Marcin Nowaczyk: Nie możemy sobie pozwolić na jakąś porażkę u siebie

Kolejarz Rawicz jest po świetnym weekendzie. W ubiegłą sobotę "Niedźwiadki" pokonały u siebie KSM Krosno, by dzień później pojechać do Opola i po prawdziwym horrorze przywieźć do południowej Wielkopolski dwa oczka. W spotkaniu z "Wilkami" świetną dyspozycję zaprezentował Marcin Nowaczyk. Z Jego formą gorzej natomiast było już w niedzielę, gdy w pięciu startach zdobył pięć "oczek".

Nowaczyk zdaje sobie sprawę, że gdyby w Opolu drużyna przegrała, to głównie dzięki jego nie najlepszej postawie. - Pojechałem naprawdę źle. Chciałbym za to bardzo przeprosić kibiców. Pogubiłem się z przełożeniami. Zawodnik uczy się na błędach, których trochę w Opolu popełniłem. Dobrze, że drużyna zwyciężyła, bo gdyby było inaczej, to brakowałoby strasznie moich punktów - powiedział Marcin Nowaczyk.
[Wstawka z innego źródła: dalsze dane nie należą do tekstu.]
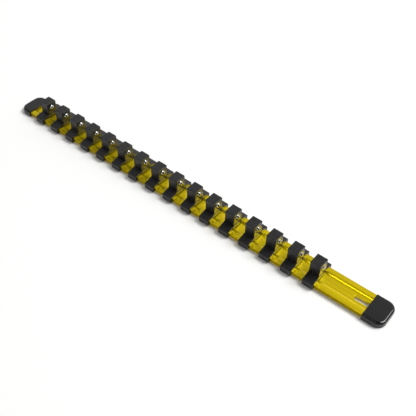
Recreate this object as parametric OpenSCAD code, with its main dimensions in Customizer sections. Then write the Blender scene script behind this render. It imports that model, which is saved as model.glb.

W niedzielę rawicki Kolejarz mierzyć się będzie z Wandą. - Pomimo to, że drużyna z Krakowa nie imponuje od początku sezonu, nie można ich lekceważyć. Podejdziemy do tego spotkania jak do każdego innego i razem z chłopakami na pewno damy z siebie wszystko. Jesteśmy mocną drużyną, szczególnie na własnym torze i musimy to wykorzystywać. Nie możemy sobie pozwolić na jakąś porażkę u siebie - dodał Nowaczyk.

Przywiązany do Kolejarza zawodnik chciałby spróbować także swoich sił za granicą - Bardzo chciałbym mieć jakieś zawody w tygodniu za granicami Polski. Na razie jednak krucho z ofertami, ale wiadomo jak to jest... By jeździć w innych ligach, pierw musisz się pokazać u siebie - zdaje sobie sprawę Nowaczyk.

Krajowy filar "Niedźwiadków" korzystając z okazji chciałby także podziękować wszystkim swoim sponsorom, bez których skuteczna jazda nie byłaby możliwa. - Chciałbym bardzo podziękować za wsparcie: firmie Amit pana Zygmunta Mikołajczyka, firmie Rawag, firmie Insbud Andrzej Szymańskiego, firmie Tad-Len, firmie Głowacz oraz KBH Akord.